Pese a carecer de la preparación y la experiencia necesarias para gestionar los asuntos humanos, y pese a que esta tarea no parecía interesarle en principio, Newton desempeñó, sin embargo, una labor extraordinaria como intendente de la Casa de la Moneda. En los cuatro años que estuvo en el cargo siguió la pista, detuvo y procesó a docenas de falsificadores y traficantes de dinero falso. Y es que tenía la habilidad —o más bien la adquirió rápidamente— de atrapar a sus adversarios en una red intrincada de pruebas, delaciones y conversaciones imprudentes. El hampa londinense no se había enfrentado nunca con alguien como él: la mayoría de sus miembros no estaban ni por asomo preparados para combatir contra la mente mejor organizada de Europa.

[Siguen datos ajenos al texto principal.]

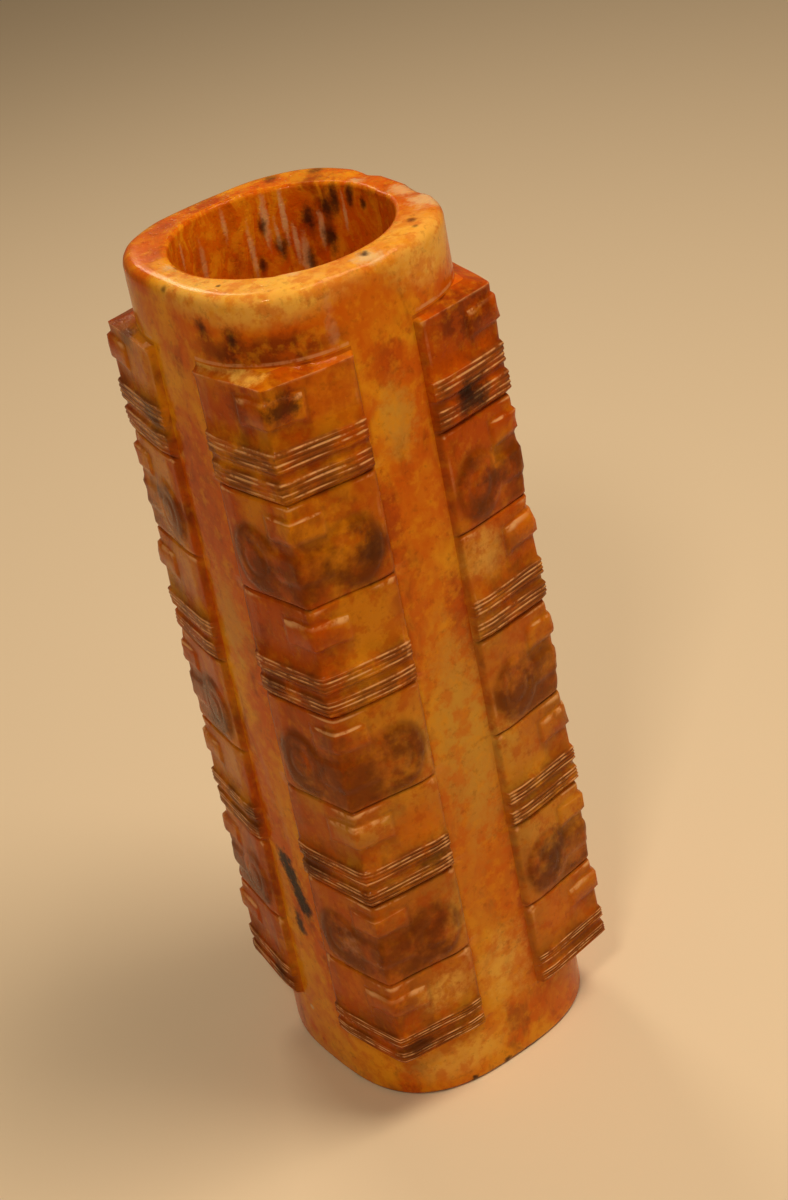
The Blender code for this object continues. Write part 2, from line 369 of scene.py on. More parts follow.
@dataclass
class StoneForm:
    """The plain form of the stone: rounded square collars, four corner blocks, plain channels."""

    height: float = 0.2100
    foot_collar: float = 0.0165
    rim_collar: float = 0.0155
    half_width: float = 0.0332
    squareness: float = 2.8
    taper: float = 0.070
    channel_half: float = 0.0085
    channel_depth: float = 0.00175
    face_fall: float = 0.0034
    ledge_run: float = 0.0045
    ledge_drop: float = 0.0014
    sill_run: float = 0.0040
    sill_rise: float = 0.0010
    rim_round: float = 0.0024
    foot_round: float = 0.0012
    side_slope: float = 0.0008
    wall_out: tuple[float, ...] = (0.25, 1.0)
    wall_down: tuple[float, ...] = (0.60, 0.20)
    arris_flat: float = 0.00022
    corner_gap: float = 0.0008
    foot_clear: float = 0.003
    sill_clear: float = 0.0012
    ledge_clear: float = 0.0030
    rim_clear: float = 0.001
    collar_rings: int = 5
    channel_columns: int = 4
    face_columns: int = 43

    @property
    def face_end(self) -> float:
        """How far a face's end by the channel stands from the middle of the stone."""
        return self.half_width + self.channel_depth

    @property
    def corner(self) -> float:
        """Both coordinates of the blocks' corner."""
        return self.face_end - self.face_fall

    @property
    def face_length(self) -> float:
        """The length of a face from the corner to the channel."""
        return math.hypot(self.corner - self.channel_half, self.face_fall)

    def spans(self) -> np.ndarray:
        """Distances from the corner along a face, channel end first, one for each of its columns."""
        return np.linspace(self.face_length - 2 * self.side_slope, self.corner_gap, self.face_columns)

    def columns(self) -> int:
        """Columns from the middle of a channel to just before the corner."""
        return self.channel_columns + 1 + len(self.wall_out) + self.face_columns

    def core_radius(self, x: np.ndarray, y: np.ndarray) -> np.ndarray:
        """The rounded square's radius in the direction of each point.

        Args:
            x: the points' x.
            y: the points' y.

        Returns:
            The radius at the foot, before the taper.
        """
        angle = np.arctan2(y, x)
        power = self.squareness
        total = np.abs(np.cos(angle)) ** power + np.abs(np.sin(angle)) ** power
        return self.half_width / total ** (1 / power)

    def block_radius(self, angle: float) -> float:
        """How far a corner block's plain face stands from the axis.

        Args:
            angle: the direction, in radians from +X.

        Returns:
            The distance at the foot, before the taper.
        """
        aside = math.radians(45) - abs(angle % math.radians(90) - math.radians(45))
        across = self.face_fall / self.face_length
        ahead = (self.corner - self.channel_half) / self.face_length
        return self.corner * (across + ahead) / (across * math.sin(aside) + ahead * math.cos(aside))

    def half_corner(self, lift: float, relief: np.ndarray) -> tuple[np.ndarray, np.ndarray]:
        """Half of a corner, from the middle of the +Y channel to the corner's edge.

        Args:
            lift: how far the block's faces stand out from their place, less than 0 when sunk.
            relief: the carving's relief, one value for each face column.

        Returns:
            The x and y of each column, before the taper.
        """
        length, c = self.face_length, self.corner
        along = np.array([-(c - self.channel_half), self.face_fall]) / length
        out = np.array([self.face_fall, c - self.channel_half]) / length
        start = max(0.0, lift * (out[1] - out[0]) / (along[0] - along[1]))
        spans = start + self.spans() * (length - start) / length
        face = np.array([[c], [c]]) + np.outer(along, spans) + np.outer(out, lift + relief)
        end = relief[0] + lift
        u = self.channel_half
        floor_x = np.linspace(0.0, u, self.channel_columns + 1)
        floor_y = np.full_like(floor_x, self.half_width)
        wall_x = u + np.array(self.wall_out) * self.side_slope
        wall_y = self.face_end + end - np.array(self.wall_down) * self.channel_depth
        edge = c + (lift + relief[-1] - self.arris_flat) / (out[0] + out[1])
        x = np.concatenate([floor_x, wall_x, face[0], [edge]])
        y = np.concatenate([floor_y, wall_y, face[1], [edge]])
        core = self.core_radius(x, y)
        reach = np.hypot(x, y)
        flat = np.arange(len(x)) <= self.channel_columns
        scale = np.where(flat | (reach < core), core / reach, 1.0)
        return x * scale, y * scale

    @staticmethod
    def all_round(x: np.ndarray, y: np.ndarray) -> tuple[np.ndarray, np.ndarray]:
        """Mirrors half a corner into a whole one and turns that to all four.

        Args:
            x: the x of half a corner's columns.
            y: their y.

        Returns:
            The x and y of every column, clockwise from +Y.
        """
        quarter_x = np.concatenate([x, y[-2:0:-1]])
        quarter_y = np.concatenate([y, x[-2:0:-1]])
        around_x = np.concatenate([quarter_x, quarter_y, -quarter_x, -quarter_y])
        around_y = np.concatenate([quarter_y, -quarter_x, -quarter_y, quarter_x])
        return around_x, around_y

    def narrowing(self, z: float) -> float:
        """How much the stone has narrowed at a height, as a share of its width at the foot."""
        return 1.0 - self.taper * z / self.height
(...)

La mayoría, pero no todos. En William Chaloner encontró Newton un adversario capaz de desafiar su excepcional inteligencia. No se trataba de un delincuente de poca monta; de él se aseguraba, en efecto, que había conseguido fabricar treinta mil libras en moneda falsa, cantidad que equivalía a cuatro millones de libras actuales: una auténtica fortuna. Chaloner era, por lo demás, lo bastante instruido para remitir al Parlamento tratados sobre finanzas y sobre el arte de fabricar moneda, y su astucia le había permitido burlar a la justicia en el curso de una ambiciosa carrera criminal iniciada más de seis años antes. De su brutalidad desmedida daban idea los dos asesinatos que había cometido y con los cuales se había lucrado. Ante todo era audaz: acusaba al intendente de la Casa de la Moneda de incompetencia y hasta de fraude. En cualquier caso, el combate entre los dos personajes duró más de dos años y, antes de que terminara, Newton ya había hecho de la persecución de Chaloner un modelo de investigación empírica. Al mismo tiempo había dado muestras de una personalidad menos reconocible, pero también más coherente, más cabalmente humana que la descrita por sus hagiógrafos: un hombre no solo capaz de impulsar la transformación de las ideas que conocemos como revolución científica, sino también, junto a sus coetáneos, de vivir, pensar y actuar siempre de acuerdo con esas ideas.